** Start of Source excerpt **
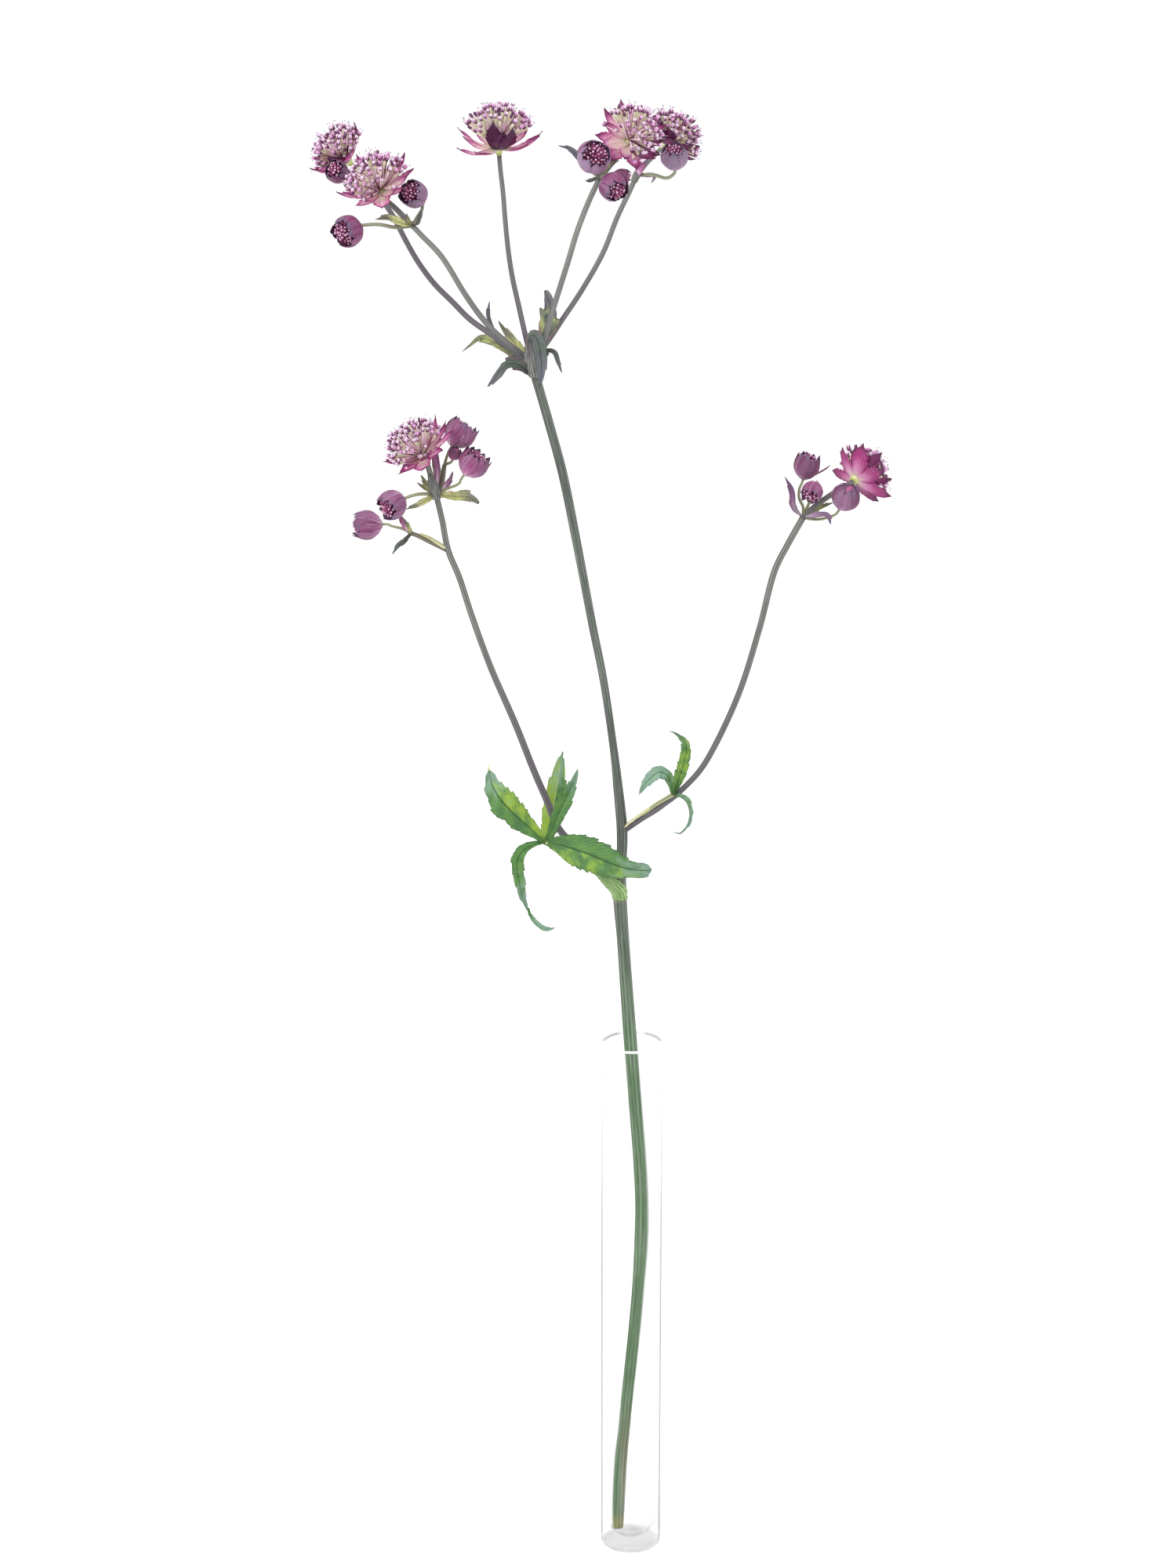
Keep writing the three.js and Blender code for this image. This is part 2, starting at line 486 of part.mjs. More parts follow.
function ruff({ base, axis, turn, bracts, reach, lift }) {
  const frame = frameOf(axis);
  const foot = vec(base);
  const points = [];
  const faces = [];
  const spot = (angle, radius, height) => foot.clone()
    .addScaledVector(outward(frame, angle), radius)
    .addScaledVector(frame.up, height);
  const pair = (point, normal) => {
    const half = normal.clone().multiplyScalar(BLADE / 2);
    const top = points.push(point.clone().add(half)) - 1;
    return { top, bottom: points.push(point.clone().sub(half)) - 1 };
  };
  const triangle = (a, b, c) => {
    faces.push([a.top, b.top, c.top], [a.bottom, c.bottom, b.bottom]);
  };
  const wall = (a, b) => faces.push([a.top, a.bottom, b.bottom], [a.top, b.bottom, b.top]);
  const sector = (2 * Math.PI) / bracts;
  const centre = { top: points.push(spot(0, 0, CUP_HEIGHT)) - 1, bottom: points.push(foot.clone()) - 1 };
  const angleOf = (i) => radians(turn) + sector * i;
  const lip = (angle) => pair(spot(angle, CUP_RADIUS, CUP_LIP), frame.up);
  const ring = Array.from({ length: 2 * bracts }, (_, k) => lip(angleOf(k / 2 - 0.5)));
  for (let i = 0; i < bracts; i += 1) {
    const out = outward(frame, angleOf(i));
    const across = frame.up.clone().cross(out);
    const length = reach * (1 + 0.09 * Math.sin(1.7 * i + turn)) - CUP_RADIUS;
    const rise = radians(lift + (i % 2 ? 5 : -4) + 3 * Math.sin(2.9 * i));
    const slope = out.clone().multiplyScalar(Math.cos(rise)).addScaledVector(frame.up, Math.sin(rise));
    const normal = frame.up.clone().multiplyScalar(Math.cos(rise)).addScaledVector(out, -Math.sin(rise));
    const root = spot(angleOf(i), CUP_RADIUS, CUP_LIP);
    let row = [ring[2 * i], ring[2 * i + 1], ring[(2 * i + 2) % ring.length]];
    for (const [along, share, fold] of BRACT_ROWS) {
      const middle = root.clone().addScaledVector(slope, along * length)
        .addScaledVector(normal, -4 * BRACT_BOW * length * along * (1 - along));
      const round = CUP_RADIUS + BRACT_ROWS[0][0] * length * Math.cos(rise);
      const half = share * BRACT_FILL * round * Math.tan(sector / 2);
      const edge = (sign) => middle.clone().addScaledVector(across, sign * half)
        .addScaledVector(normal, fold * half);
      const next = [pair(edge(-1), normal), pair(middle, normal), pair(edge(1), normal)];
      for (const k of [0, 1]) {
        triangle(row[k], next[k], next[k + 1]);
        triangle(row[k], next[k + 1], row[k + 1]);
      }
      wall(row[0], next[0]);
      wall(next[2], row[2]);
      row = next;
    }
    const tip = pair(root.clone().addScaledVector(slope, length), normal);
    triangle(row[0], tip, row[1]);
    triangle(row[1], tip, row[2]);
    wall(row[0], tip);
    wall(tip, row[2]);
    triangle(centre, ring[2 * i], ring[2 * i + 1]);
    triangle(centre, ring[2 * i + 1], ring[(2 * i + 2) % ring.length]);
  }
  return solidFrom(points, faces);
}

// A bloom's dome of florets: slim clubs that stand out of a small core

const CORE_PROFILE = [[0, 2.1], [1, 2.4], [6.6, 7.8], [5.2, 10.8], [0, 12]];
const CORE_SIDES = 6;
const FAN_HEIGHT = 1.2;        // height from which the florets' rays fan out
const CLUB_ROOT = 0.8;         // radius of a club where it leaves the core

function floretHead({ base, axis, turn, rays }) {
  const frame = frameOf(axis);
  const foot = vec(base);
  const fan = foot.clone().addScaledVector(frame.up, FAN_HEIGHT);
  const clubs = [];
  for (let i = 0; i < FLORETS; i += 1) {
    const share = Math.sqrt((i + 0.5) / FLORETS);
    const polar = radians(FLORET_SPREAD * share);
    const out = outward(frame, radians(turn + i * GOLDEN_ANGLE));
    const way = frame.up.clone().multiplyScalar(Math.cos(polar)).addScaledVector(out, Math.sin(polar));
    const length = rays * (1 - 0.1 * share * share + 0.05 * Math.sin(1.9 * i));
    const at = (s) => fan.clone().addScaledVector(way, s * length).toArray();
    clubs.push(spike([at(0.52), at(0.84), at(1.03)], [CLUB_ROOT, FLORET_RADIUS], 3));
  }
  return joined([turned(CORE_PROFILE, CORE_SIDES, foot, frame), ...clubs]);
}

// A bud: a globe of overlapping scales that bend in to pointed tips round its mouth

const BUD_RINGS = [[0.13, 0.62], [0.4, 1], [0.68, 0.93], [0.86, 0.7]];
const BUD_TIP = [1, 0.42];
const BUD_NOTCH = [0.84, 0.5];
const BUD_MOUTH = 0.74;
const BUD_GROOVE = 0.86;

function bud({ base, axis, width, length }) {
  const frame = frameOf(axis);
  const foot = vec(base);
  const columns = 2 * BUD_SCALES;
  const points = [];
  const place = (height, radius, k, skew) => {
    const out = outward(frame, (2 * Math.PI * (k + skew)) / columns);
    points.push(foot.clone().addScaledVector(frame.up, height * length).addScaledVector(out, radius * width));
  };
  for (const [height, radius] of BUD_RINGS) {
    for (let k = 0; k < columns; k += 1) {
      place(height, radius * (k % 2 ? BUD_GROOVE : 1), k, 0);
    }
  }
  for (let k = 0; k < columns; k += 1) {
    const [height, radius] = k % 2 ? BUD_NOTCH : BUD_TIP;
    place(height, radius, k, 0.25);
  }
  const mouth = points.push(foot.clone().addScaledVector(frame.up, BUD_MOUTH * length)) - 1;
  const heel = points.push(foot) - 1;
  const faces = [];
  const rings = BUD_RINGS.length;
  for (let j = 0; j < rings; j += 1) {
    for (let k = 0; k < columns; k += 1) {
      const a = j * columns + k;
      const b = j * columns + ((k + 1) % columns);
      faces.push([a, b, b + columns], [a, b + columns, a + columns]);
    }
  }
  for (let k = 0; k < columns; k += 1) {
    const after = (k + 1) % columns;
    faces.push([rings * columns + k, rings * columns + after, mouth], [after, k, heel]);
  }
  return solidFrom(points, faces);
}

const STALK_BEND = 2.2;        // length of a stalk's last stretch
const STALK_FLARE = 0.1;       // how much thicker a stalk is at its root
const BUD_STALK = 0.6;
const SMALL_BUD_STALK = 0.5;
const SMALL_BUD = 4;           // half the width below which a bud has the thin stalk

// The plant's stems and the bracts at their nodes in one body.
// extra makes a fatter copy, which cuts room for what grows on them.

function stems(extra) {
  const parts = [tube(MAIN_STEM.map((p) => p.slice(0, 3)), MAIN_STEM.map((p) => p[3] + extra), MAIN_SIDES)];
  for (const { points, root, tip } of BRANCHES) {
    parts.push(tube(points, taper(points.length, root + extra, tip + extra), BRANCH_SIDES));
  }
  for (const { base, axis, from, radius } of BLOOMS) {
    parts.push(stalk(base, axis, from, radius, BRANCH_SIDES, extra));
  }
  for (const { base, axis, from, width } of BUDS) {
    const radius = width < SMALL_BUD ? SMALL_BUD_STALK : BUD_STALK;
    parts.push(stalk(base, axis, from, radius, STALK_SIDES, extra));
  }
  parts.push(...NODE_BRACTS.map((one) => bract(one, extra)));
  return joined(parts);
}

// The last stretch of a stalk turns into the axis of what it carries and stops just short of it
function stalk(base, axis, from, radius, sides, extra) {
  const along = (distance) => vec(base).addScaledVector(unit(axis), distance).toArray();
  const points = [...from, along(-STALK_BEND), along(extra - GAP)];
  return tube(points, taper(points.length, radius + STALK_FLARE + extra, radius + extra), sides);
}

function palmateLeaf({ stalk: petiole, lobes }) {
  const { points, root, tip } = petiole;
  return joined([tube(points, taper(points.length, root, tip), BRANCH_SIDES), ...lobes.map(lobe)]);
}

// The vase: a straight tube with a thick foot and a round inner bottom

function vaseGeometry() {
  const inner = VASE_RADIUS - VASE_WALL;
  const arc = (cx, cy, r, from, to, steps) => Array.from({ length: steps + 1 }, (_, i) => {
    const angle = radians(from + ((to - from) * i) / steps);
    return new THREE.Vector2(Math.max(cx + r * Math.cos(angle), 0), cy + r * Math.sin(angle));
  });
  const profile = [
    new THREE.Vector2(0, 0),
    ...arc(VASE_RADIUS - VASE_FOOT_ROUND, VASE_FOOT_ROUND, VASE_FOOT_ROUND, -90, 0, 3),
    ...arc(VASE_RADIUS - VASE_RIM_ROUND, VASE_HEIGHT - VASE_RIM_ROUND, VASE_RIM_ROUND, 0, 90, 2),
    ...arc(inner + VASE_RIM_ROUND, VASE_HEIGHT - VASE_RIM_ROUND, VASE_RIM_ROUND, 90, 180, 2),
    ...arc(0, VASE_BOWL_CENTRE, inner, 0, -90, 6),
  ];
  const lathe = new THREE.LatheGeometry(profile, VASE_SIDES);
  lathe.rotateX(Math.PI / 2);
  return geometryFromSolid(solidFromGeometry(lathe));
}

// Materials

const GLASS = new THREE.MeshStandardMaterial({ color: 0xe8eeee, roughness: 0.05, metalness: 0 });
const STEM = new THREE.MeshStandardMaterial({ color: 0x6f8463, roughness: 0.6, metalness: 0 });
const LEAF = new THREE.MeshStandardMaterial({ color: 0x5f9447, roughness: 0.6, metalness: 0 });
const BRACT = new THREE.MeshStandardMaterial({ color: 0x8d4672, roughness: 0.7, metalness: 0 });
const FLORET = new THREE.MeshStandardMaterial({ color: 0xc9a9b4, roughness: 0.7, metalness: 0 });
const BUD = new THREE.MeshStandardMaterial({ color: 0x74375c, roughness: 0.6, metalness: 0 });
const SMALL_LEAF = new THREE.MeshStandardMaterial({ color: 0x5c6648, roughness: 0.65, metalness: 0 });

const model = new THREE.Group();

function place(name, geometry, material) {
  const mesh = new THREE.Mesh(geometry, material);
  mesh.name = name;
  model.add(mesh);
}

const room = stems(GAP);
const fitted = (solid) => geometryFromSolid(largest(solid.subtract(room)));

place('vase', vaseGeometry(), GLASS);
place('stem', geometryFromSolid(stems(0)), STEM);
for (const leaf of [LEFT_LEAF, RIGHT_LEAF]) {
  place(leaf.name, fitted(palmateLeaf(leaf)), LEAF);
}
for (const leaf of JUNCTION_LEAVES) {
  place(leaf.name, fitted(lobe(leaf)), SMALL_LEAF);
}
for (const bloom of BLOOMS) {
  place(`${bloom.name}_bracts`, fitted(ruff(bloom)), BRACT);
  place(`${bloom.name}_florets`, fitted(floretHead(bloom)), FLORET);
}
for (const one of BUDS) {
  place(one.name, fitted(bud(one)), BUD);
}

export default model;
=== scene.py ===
"""The looks of a cut masterwort stem in a narrow glass tube vase.

The plant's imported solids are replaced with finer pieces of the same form. Sizes are in millimetres until a
mesh is made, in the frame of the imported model: +Z up, origin at the centre of the vase's foot.
"""

from math import atan2, cos, degrees, hypot, pi, radians, sin, sqrt, tan

import bpy
import numpy as np
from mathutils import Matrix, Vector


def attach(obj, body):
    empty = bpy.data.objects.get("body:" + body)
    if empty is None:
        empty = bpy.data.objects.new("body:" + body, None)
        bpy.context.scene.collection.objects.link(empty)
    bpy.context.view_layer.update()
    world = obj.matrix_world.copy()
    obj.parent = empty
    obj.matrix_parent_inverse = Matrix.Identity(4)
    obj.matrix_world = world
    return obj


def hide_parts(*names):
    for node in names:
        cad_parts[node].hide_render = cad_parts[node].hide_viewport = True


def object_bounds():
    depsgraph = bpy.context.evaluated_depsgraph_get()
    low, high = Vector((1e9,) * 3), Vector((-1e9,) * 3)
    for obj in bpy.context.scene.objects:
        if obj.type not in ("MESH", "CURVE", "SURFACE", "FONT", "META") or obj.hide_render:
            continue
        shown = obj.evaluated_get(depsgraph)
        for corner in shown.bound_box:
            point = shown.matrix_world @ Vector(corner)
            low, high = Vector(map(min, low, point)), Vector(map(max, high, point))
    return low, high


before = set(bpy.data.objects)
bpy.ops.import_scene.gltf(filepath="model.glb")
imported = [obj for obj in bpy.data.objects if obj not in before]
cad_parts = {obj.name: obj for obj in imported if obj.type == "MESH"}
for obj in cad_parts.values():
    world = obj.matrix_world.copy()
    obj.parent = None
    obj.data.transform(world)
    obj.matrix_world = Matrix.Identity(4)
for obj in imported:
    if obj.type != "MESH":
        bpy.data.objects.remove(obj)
CAD_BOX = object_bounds()

MM = 0.001
GOLDEN_ANGLE = radians(137.508)
BOX_LOW, BOX_HIGH = np.array(CAD_BOX) / MM

# The photograph's camera, found from the vase's rim and foot

CAMERA_PLACE = (-18, -1406, 760)
CAMERA_PITCH = 16.8            # degrees below the horizon
FOCAL_PIXELS = 4700
PHOTO_HEIGHT = 2000
SENSOR = 36                    # millimetres, along the photograph's long side

# The vase

VASE_HEIGHT = 226
VASE_RADIUS = 12.5
VASE_WALL = 1.6
VASE_BOWL_CENTRE = 14          # height of the centre of the round inner bottom
VASE_FOOT_ROUND = 2
VASE_RIM_ROUND = 0.6

# Nodes of the plant

JUNCTION = (-39.7, -4, 506)
NODE_LOW = (-5.2, 8, 288)
NODE_HIGH = (-4.3, 8, 313)
NODE_LEFT = (-77.7, 12, 450.7)
NODE_RIGHT = (65.1, -12, 446.8)
NODE_TWIG = (-73.4, 18, 426.8)
NODE_FRONT = (-83.9, -22, 560.9)
NODE_BACK = (-98.3, 22, 565.5)
NODE_MID = (-13.6, -18, 578.2)
NODE_FAR = (0.7, 27, 573.3)
TWIG_END = (-88, 20, 433.2)
LEFT_FORK = (-74.4, 16, 461.6)

# The main stem, from its cut end up to the top junction: x, y, z, radius

MAIN_STEM = [
    (-5.4, -2.4, 7.6, 2.3), (-5.2, -2.2, 16, 2.6), (-4.9, -1.8, 25, 2.7), (-4.1, -1, 40, 2.7),
    (-3, -0.3, 51, 2.5), (-1.6, 0.4, 67, 2.5), (1.2, 1.8, 95, 2.55), (3, 2.8, 117, 2.6),
    (4.1, 3.8, 137, 2.9), (4.2, 4.6, 154, 2.8), (3.3, 5.4, 172, 2.75), (1.2, 6.6, 199, 2.7),
    (-0.9, 7.6, 226, 2.7), (-3.8, 8, 267, 2.5), (*NODE_LOW, 2.7), (-4.7, 8, 297, 2.1),
    (*NODE_HIGH, 2.2), (-6.1, 7, 333, 1.9), (-7.6, 6, 347, 1.6), (-12, 4, 378, 1.55),
    (-16.2, 2, 400, 1.6), (-22, -1, 432, 1.7), (-27.8, -3, 462, 1.8), (-33, -4, 482, 1.75),
    (-38.2, -4, 500.5, 1.8), (*JUNCTION, 1.9),
]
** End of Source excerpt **
What you should do:
Transcribe, exactly and exclusively, the run of lines that opens with the line bearing "place('vase', vaseGeometry(), GLASS);" and closes with the line bearing "from math import".

Written solution:
place('vase', vaseGeometry(), GLASS);
place('stem', geometryFromSolid(stems(0)), STEM);
for (const leaf of [LEFT_LEAF, RIGHT_LEAF]) {
  place(leaf.name, fitted(palmateLeaf(leaf)), LEAF);
}
for (const leaf of JUNCTION_LEAVES) {
  place(leaf.name, fitted(lobe(leaf)), SMALL_LEAF);
}
for (const bloom of BLOOMS) {
  place(`${bloom.name}_bracts`, fitted(ruff(bloom)), BRACT);
  place(`${bloom.name}_florets`, fitted(floretHead(bloom)), FLORET);
}
for (const one of BUDS) {
  place(one.name, fitted(bud(one)), BUD);
}

export default model;
=== scene.py ===
"""The looks of a cut masterwort stem in a narrow glass tube vase.

The plant's imported solids are replaced with finer pieces of the same form. Sizes are in millimetres until a
mesh is made, in the frame of the imported model: +Z up, origin at the centre of the vase's foot.
"""

from math import atan2, cos, degrees, hypot, pi, radians, sin, sqrt, tan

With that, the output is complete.